Después de tanto incidente, quería llorar, y con decepción, me senté en la mochila a la salida del lugar. Por fortuna, un músi­co de la cantante había sido testigo de la escena con los guardias, y se acercó ofreciéndome guardar la mochila en el camarín.

—Y cuando venga a buscar la mochila, ¿podré salu­dar a Mercedes? —me atreví a preguntarle.

—Yo creo que sí, sobre todo si vienes de Chile y te ha costado tanto llegar, hermano —me contestó el amable guitarrista. Entonces, feliz saqué mi entrada y me instalé en un buen lugar de la platea.

La sencillez del espectáculo conmovía, solamente dos guitarras, algo de percusión y el metal incompa­rable de su voz lo llenaba todo. Su voz lo perfumaba todo, como si aquella respiración cantora fuese un escalofrío vertebral que, a ratos, en un susurro, recor­ría la historia latinoamericana del desgarro. A ratos era la rabia, que entonaba zambera desenterrando raíces de injusticia. La sala repleta respiraba el silenció ritual donde se podía escuchar hasta el ahogo afinado de nuestra Mercedes. Y al llegar a la última estrofa, me lo aplaudí todo, y me lo lloré todo, y me lo canté todo, eternamente agradecido de aquella amable acogida.

Al terminar el recital que en dos horas había estruja­do el corazón del público que no la dejaba irse, me dirigí a los camarines a recoger mi mochila. Y allí me recibió ella en persona con una ternura infinita, tan grande, como un mundo de cariño que me hizo tambalear ante su imponente y cálida presencia.

—(¿Vienes de Chile? —me preguntó con los ojos empañados.

—Y no te canté la canción dedicada a Víctor. “No puede borrarse el canto, con sangre del buen cantor” —murmuró abrazándome, mientras un grueso lagrimón le vidriaba la mejilla.

—¿Y ahora, dónde vas? —me preguntó, maternal, mirando mi mochila.

—Por acá cerca, a un hospedaje en el centro —le dije con timidez.

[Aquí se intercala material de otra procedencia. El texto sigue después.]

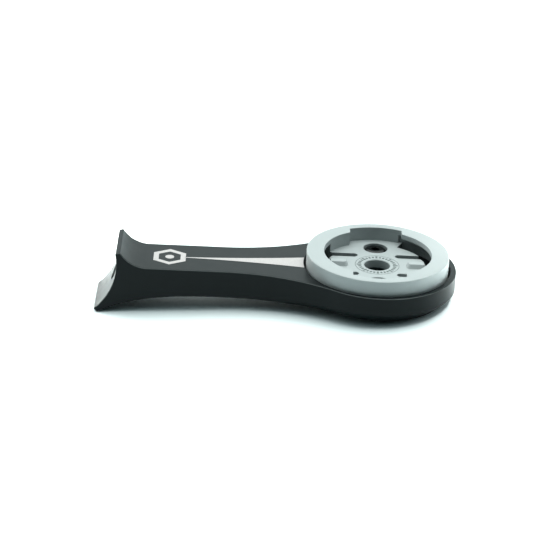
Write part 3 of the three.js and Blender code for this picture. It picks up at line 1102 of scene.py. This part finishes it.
OBJECT = Vector((-25, 0, -6))
SADDLE = Vector((-66, 0, -8))
LEFT_FLOOR = Vector((-118, 95, -20))
RIGHT_FLOOR = Vector((130, 52, -20))
PLAIN = (1.0, 1.0, 0.97)
WARM = (1.0, 0.97, 0.93)


def softbox(name, place, size, power, tint, target, spread):
    """A rectangular light that shines from one point towards another."""
    light = bpy.data.lights.new(name, "AREA")
    light.shape = "RECTANGLE"
    light.size = size[0] * MM
    light.size_y = size[1] * MM
    light.energy = power
    light.spread = spread
    light.color = tint
    obj = bpy.data.objects.new(name, light)
    bpy.context.scene.collection.objects.link(obj)
    obj.location = TO_FRAME @ Vector(place)
    aim = TO_FRAME @ target - obj.location
    obj.rotation_euler = aim.to_track_quat("-Z", "Y").to_euler()


def camera():
    """The camera stands to the right of the mount, above it, and leans a little."""
    stand = TO_FRAME @ Vector((-35.2, -499.0, 223.1))
    turn = math.radians(-0.9)
    elevation = math.radians(24.58)
    lean = math.radians(2.85)
    data = bpy.data.cameras.new("camera")
    data.lens = 149.5
    data.sensor_width = 36
    obj = bpy.data.objects.new("camera", data)
    bpy.context.scene.collection.objects.link(obj)
    aim = Matrix.Rotation(turn, 4, "Z")
    aim = aim @ Matrix.Rotation(math.pi / 2 - elevation, 4, "X")
    aim = aim @ Matrix.Rotation(lean, 4, "Z")
    obj.matrix_world = Matrix.Translation(stand) @ aim
    bpy.context.scene.camera = obj


floor()
world()
softbox(
    "top",
    place=(-20, 130, 635),
    size=(800, 500),
    power=3.3,
    tint=PLAIN,
    target=OBJECT,
    spread=math.pi,
)
softbox(
    "left_glow",
    place=(-118, 95, 60),
    size=(100, 120),
    power=0.35,
    tint=WARM,
    target=LEFT_FLOOR,
    spread=math.radians(36),
)
softbox(
    "left_fill",
    place=(-230, 130, 30),
    size=(160, 80),
    power=0.055,
    tint=WARM,
    target=SADDLE,
    spread=math.radians(70),
)
softbox(
    "right_glow",
    place=(130, 52, 150),
    size=(120, 120),
    power=1.45,
    tint=PLAIN,
    target=RIGHT_FLOOR,
    spread=math.radians(50),
)
camera()
view = bpy.context.scene.view_settings
view.view_transform = "Standard"
view.gamma = 0.86
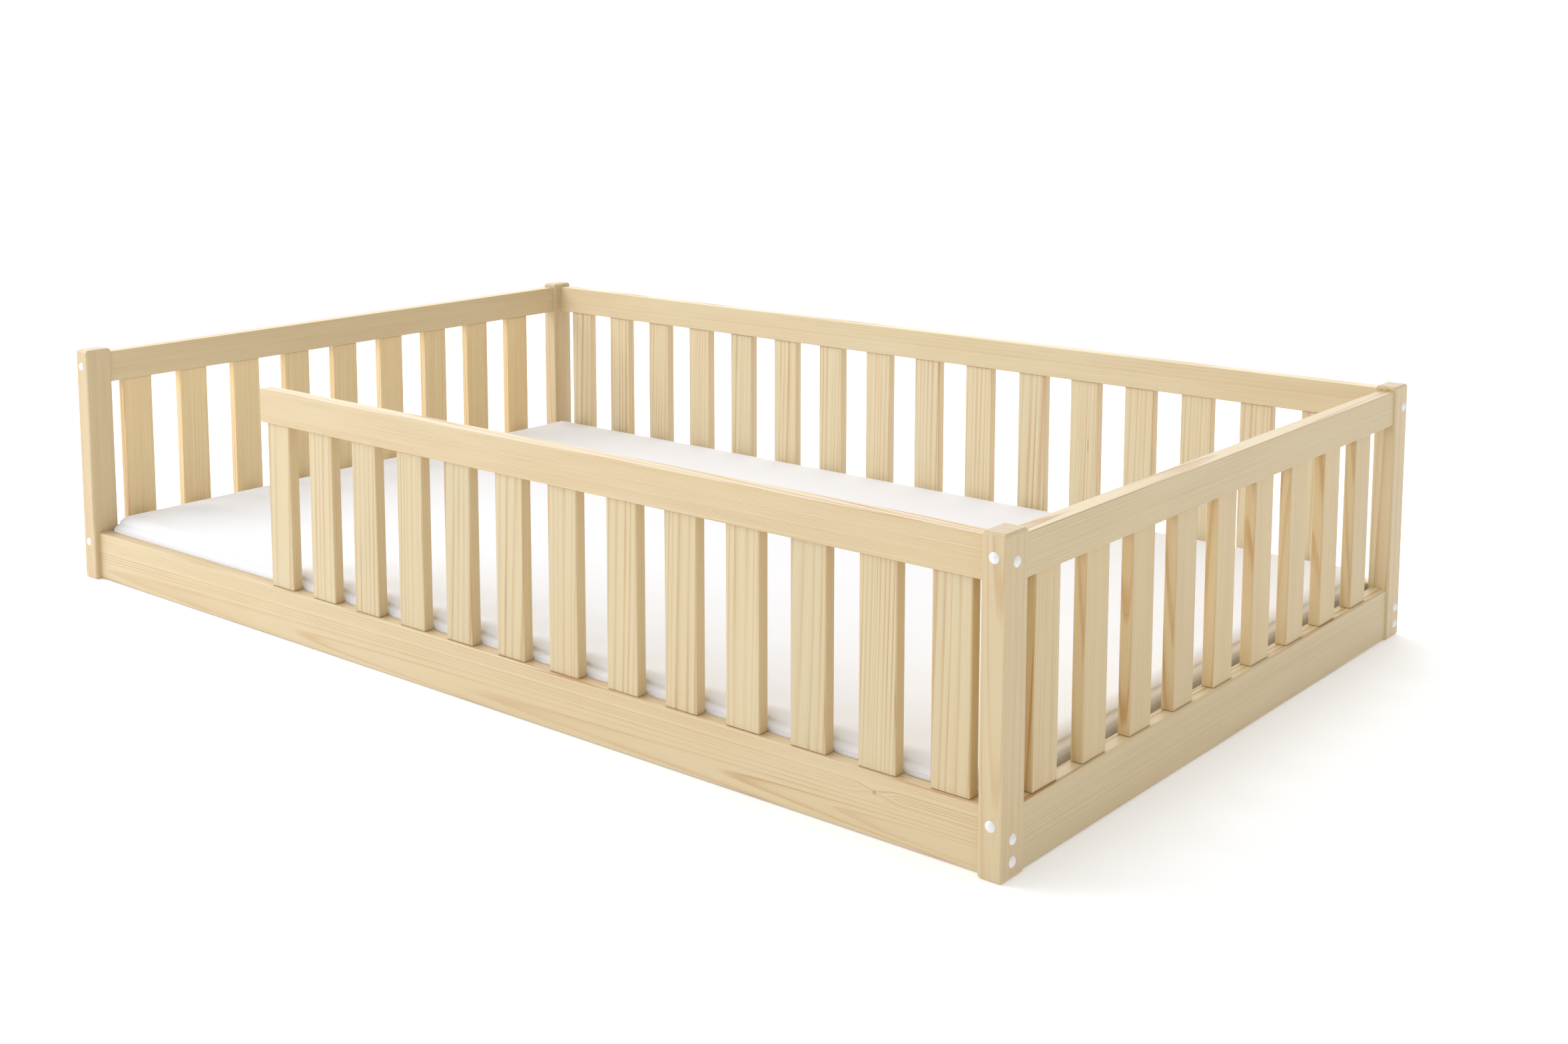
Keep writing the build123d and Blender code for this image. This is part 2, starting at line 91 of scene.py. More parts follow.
# The mattress, in metres.
CORNER_RADIUS = 0.020
TOP_EDGE_RADIUS = 0.021
RIGHT_EDGE_RADIUS = 0.030
FOOT_EDGE_RADIUS = 0.015
EDGE_DROP = 0.0024
EDGE_DROP_REACH = 0.16
CROWN = 0.0012
UNEVENNESS = 0.0007
RIPPLE = 0.0005
CREASE_HEIGHT = 0.1065
CREASE_WIDTH = 0.0032
CREASE_DEPTH = 0.0046
SIDE_SLOPE = 0.5
BULGE_IN_GAP = 0.0095
BULGE_AT_SLAT = 0.0055
BULGE_BEHIND_RAIL = 0.0018
BACK_BULGE = 0.0022
SLAT_HOLDS_TO = 0.026
GAP_FREE_FROM = 0.048
FOLD_STEP = 0.0002
FOLD_STEPS = 4
FOLD_CLEARANCE = 0.0012

# The webbing straps, in metres.
STRAP_WIDE = 0.030
STRAP_RIBS = 12
STRAP_STEPS = 280
STRAP_SAG = 0.0011
STRAP_RIB_HEIGHT = 0.00012
STRAP_EDGE_THINNING = 0.0004

# Light. The sky glows low behind the bed's left end.
SKY_STRENGTH = 0.725
GLOW_TOWARDS = (-0.75, 0.62, 0.38)
GLOW_EDGE = 0.45
GLOW_STRENGTH = 2.0
FLOOR_SIZE = 30.0
FLOOR_GLOW = 0.21
FLOOR_GLOW_COLOUR = (0.93, 0.97, 1.0, 1.0)
SUN = {"place": (-2.4, -1.9, 4.2), "aim": (0.0, 0.0, 0.0), "strength": 0.33, "colour": (1.0, 0.99, 0.97)}
SUN_ANGLE = 70.0
KEY = {"place": (-3.4, -2.6, 2.9), "aim": (-0.4, 0.0, 0.2), "strength": 90.0, "colour": (0.98, 1.0, 1.05)}
KEY_SIZE = 3.2

# The viewing angle, in metres and degrees.
CAMERA_PLACE = (2.2334, -2.5273, 1.0497)
CAMERA_TILT = 7.212
CAMERA_TURN = 39.685
CAMERA_LENS = 43.33
CAMERA_SHIFT = (0.0115, -0.162)


def feed(place, value):
    """Feeds an input: another node's output is linked, anything else is its value."""
    if isinstance(value, bpy.types.NodeSocket):
        place.id_data.links.new(value, place)
    else:
        place.default_value = value


def by_axes(vector, axes):
    """The parts of a split vector along the named axes."""
    return [vector["XYZ".index(axis)] for axis in axes]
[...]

—Nosotros te llevamos —agregó con acento

tucumano. Y me subí al auto ante la mirada de los guardias que tuvieron que cargar mi equipaje a pedi­do de Mercedes.

Desde aquel ayer pasaron un tropel de años, cam­biaron un poco las cosas. Hasta que a mediados de los noventa, estando en la ciudad de Concepción, presentando un libro, me entero que Mercedes Sosa andaba por allá, y ese mismo día tendría un encuen­tro solamente con mujeres en el hotel donde yo me alojaba. De alguna manera me colaría en la sala, mientras tanto me fui al bar y pedí un whisky mien­tras se hacia la hora. Del primer whisky conversando y cantando las canciones latinoamericanas, pasaron los whiskys seguidos, uno tras otro, hasta que me fue difícil ponerme de pie cuando el mozo me avisó que la reunión ya había comenzado. Todo me daba vueltas cuando entré a la sala copada de mujeres de izquierda que me miraron extrañadas, y yo les devolví el gesto con una ebria mirada maricoza. En tanto, Mercedes contestaba una a una las preguntas de las numerosas invitadas. Casi al finalizar la reunión, le pidieron que cantara y ella, sin hacerse de rogar, interpretó un tema de Fito Páez. Entonces, después de los aplausos, pedí la palabra entre el alboroto del público diciendo que yo no podía estar allí, que esa reunión era sólo de mujeres. Pero Mercedes, suavemente las hizo callar esperando mi pregunta. Y allí, con el alcohol a mil revolviéndome la cabeza, se me olvidaron todas las preguntas, y sólo atiné a decir: “¿Y qué te ha dado por cantar can­ciones de cabros chicos, niña?” A la distancia, vi a Mercedes sonreír, y ni siquiera alcanzó a contes­tarme, cuando su hijo y un guardia me invitaron a salir del lugar, alegando con razón que yo había sido un mal educado.

Esas fueron las dos veces que estuve cerca de la novia de América, la marca llagada en la voz memo­rial del continente. La poética del canto político que nos dejó un verso trunco a medio concluir, una can­ción a medio trino en el pentagrama indio de su inolvidable mochila de pájaros.